Bankruptcy has been one refuge debtors have from debt collectors, but the Supreme Court has recently made things much worse. In Midland Funding, LLC v. Johnson, No. 16-348 (Slip Op. 5-15-17), the Court held that filing claims in bankruptcy court on debts that are beyond the statute of limitations does not violate the Fair Debt Collection Practices Act (FDCPA). If you are in bankruptcy or considering it, this is huge.
Opening the Floodgates to Bad Claims
What Bankruptcy Does
In general, if your debts get too bad, you can file bankruptcy and force all your creditors to stop contacting you. They have to file claims in your bankruptcy action, and the court will either grant those claims or deny them. The court then determines the amount of payments you must make, over what period of time, and you do your best to do that.
It isn’t an easy path, and in fact most bankruptcies are dissolved without “discharge.” That is, most bankruptcies end without accomplishing their purpose. Obviously, the less money you have to pay, and the shorter the period you have to make payments, the better your chances of getting what you wanted out of bankruptcy in the first place: a “fresh start.”
The dirty little secret of bankruptcy, though, is that if claims are not disputed, they are generally granted. In bankruptcy cases brought by poor people (you can bet Donald Trump never had this problem), the lawyers representing the bankrupts have little (personal) incentive to dispute wrongful claims because they’re being paid out of the scanty resources of their clients. There’s a U.S. trustee who is supposed to oversee the process and protect the bankrupt and legitimate creditors from bad claims, but guess what?
They often don’t. Likewise, the court should attempt to winnow out bad claims, but given the number of bankruptcies and their complexity, this often does not happen.
In most bankruptcies, allowing a bad claim means that it’s going to get paid (eventually) by the person filing for bankruptcy. Under current realities, that means a lot of bad claims get paid by poor people.

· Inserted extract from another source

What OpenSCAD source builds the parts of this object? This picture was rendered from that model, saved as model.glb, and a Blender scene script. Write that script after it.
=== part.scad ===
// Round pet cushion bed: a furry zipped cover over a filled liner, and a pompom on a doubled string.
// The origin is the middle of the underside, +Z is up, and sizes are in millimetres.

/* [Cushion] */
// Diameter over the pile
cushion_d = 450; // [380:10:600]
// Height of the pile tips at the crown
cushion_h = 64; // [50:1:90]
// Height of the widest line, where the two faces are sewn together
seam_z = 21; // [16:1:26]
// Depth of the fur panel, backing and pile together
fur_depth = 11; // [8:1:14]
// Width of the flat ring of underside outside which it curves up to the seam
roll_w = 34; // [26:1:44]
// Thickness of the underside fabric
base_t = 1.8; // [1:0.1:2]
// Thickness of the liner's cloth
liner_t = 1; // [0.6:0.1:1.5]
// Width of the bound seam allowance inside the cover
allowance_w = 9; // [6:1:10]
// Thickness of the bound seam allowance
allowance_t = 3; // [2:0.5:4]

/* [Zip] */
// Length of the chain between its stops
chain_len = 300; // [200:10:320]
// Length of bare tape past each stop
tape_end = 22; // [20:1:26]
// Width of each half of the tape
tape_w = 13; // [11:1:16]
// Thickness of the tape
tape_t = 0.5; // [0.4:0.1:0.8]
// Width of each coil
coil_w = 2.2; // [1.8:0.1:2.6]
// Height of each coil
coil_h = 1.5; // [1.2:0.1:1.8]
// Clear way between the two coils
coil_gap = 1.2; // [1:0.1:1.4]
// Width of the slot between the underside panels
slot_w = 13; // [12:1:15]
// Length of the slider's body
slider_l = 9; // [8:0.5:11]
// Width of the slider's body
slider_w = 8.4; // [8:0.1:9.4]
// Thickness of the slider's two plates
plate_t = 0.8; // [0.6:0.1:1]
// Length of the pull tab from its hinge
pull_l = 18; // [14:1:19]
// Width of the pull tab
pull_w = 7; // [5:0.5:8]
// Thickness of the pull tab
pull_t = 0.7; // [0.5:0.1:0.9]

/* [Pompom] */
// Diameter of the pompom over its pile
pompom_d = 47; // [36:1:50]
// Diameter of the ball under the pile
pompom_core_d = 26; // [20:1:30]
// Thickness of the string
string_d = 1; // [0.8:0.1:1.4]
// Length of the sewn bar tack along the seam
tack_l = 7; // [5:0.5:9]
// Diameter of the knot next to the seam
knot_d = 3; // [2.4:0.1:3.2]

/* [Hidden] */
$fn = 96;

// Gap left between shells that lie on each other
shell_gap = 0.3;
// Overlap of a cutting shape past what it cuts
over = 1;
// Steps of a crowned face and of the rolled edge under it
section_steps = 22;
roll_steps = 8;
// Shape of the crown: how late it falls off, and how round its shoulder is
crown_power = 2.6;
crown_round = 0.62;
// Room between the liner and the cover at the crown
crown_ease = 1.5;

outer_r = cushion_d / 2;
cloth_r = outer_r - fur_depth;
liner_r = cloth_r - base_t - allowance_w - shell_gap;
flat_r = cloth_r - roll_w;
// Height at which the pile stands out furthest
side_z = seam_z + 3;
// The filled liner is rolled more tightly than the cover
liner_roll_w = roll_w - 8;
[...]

Enter the junk debt buyers to make things much worse. They buy vast amounts of LONG overdue debt – debt far beyond the statute of limitations – and file claims in bankruptcy cases. This bogs the bankruptcy courts, the trustees, and bankruptcy lawyers down. The more bad claims they file, the more get through because of carelessness. They should NEVER get through, because an unenforceable claim should ALWAYS be denied under bankruptcy rules.

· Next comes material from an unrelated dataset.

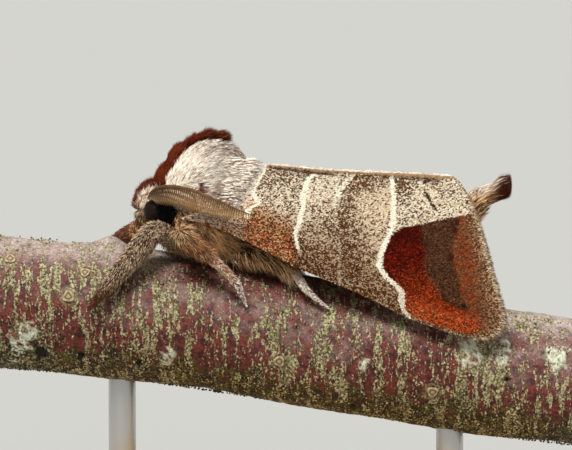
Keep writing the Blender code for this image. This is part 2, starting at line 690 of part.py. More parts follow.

Bad claims hurt the chances of the bankrupts to get their fresh start, hurt the chances of the legitimate creditors to get paid, and incidentally makes the whole process stink to high heaven of injustice. Concern about this obvious corruption of the entire process, incidentally, is not just liberal “blather.” The courts jealously guard their claims to legitimacy – legitimacy is essential to their ability to work at all. Allowing a bunch of hoodlums in fancy suits to steal wholesale from the poor damages the legal system at its very core.
The FDCPA used to offer some protection against that, but the Supreme Court negated that protection with its holding in Midland Funding, LLC v. Johnson, No. 16-348 (Slip Op. 5-15-17). In that case, the Court ruled that debt collectors could file claims in bankruptcy that would be illegal if filed in other courts.
Midland Funding, LLC v. Johnson
The relevant facts in Midland Funding are very simple. Midland, a junk debt buyer, was buying extremely old debts for very small amounts of money. They were using these debts, which were far beyond the statutes of limitations, as the basis for many claims in bankruptcy. Johnson opposed and had the claim in that case disallowed, and then filed suit in district court under the FDCPA, alleging that the claim had been unfair or unconscionable. The essence of Johnson’s claim was that filing obviously time-barred claims in a bankruptcy proceeding was an unfair debt collection practice.
The Supreme Court ruled that it was not.
There is no need to review (here) the tortured logic that effectively immunizes from consequences the intentional doing of something that never, under any circumstances, should be allowed. The state of the law simply is this: debt collectors can file obviously unenforceable claims in bankruptcy without worrying about the FDCPA.
There is perhaps one glimmer of light in this very bad decision. The Supreme Court was addressing “obviously outdated” claims. What Midland was doing was buying obviously unenforceable claims and hoping they would be overlooked and erroneously allowed. While this obviousness is one main way a debt collector’s intention to file outdated claims would be known, the obviousness was also a reason the Court found that the claims were not “deceptive.” What if the claims were known to be outdated by the debt collector but were not obviously so? Facts like that, or similar facts tending to show some actual intent to deceive would present difficult evidentiary issues, but the case could arise and might tip the balance in the other direction.
What the Midland Funding case means, in practical effect, however, is that even if you’re in bankruptcy you’re going to have to know and protect your own rights. Your lawyer has VERY LITTLE incentive to challenge bad claims, and the U.S. Trustee has VERY LITTLE time (or incentive) to do it. If the claims are allowed, you will be stuck paying them in all likelihood. That means that even if you file for bankruptcy you must be prepared to defend yourself against the debt collectors. You will AT LEAST need to know your rights, and you will very probably have to defend them pro se. You’re probably not going to get much help from your lawyer on this one.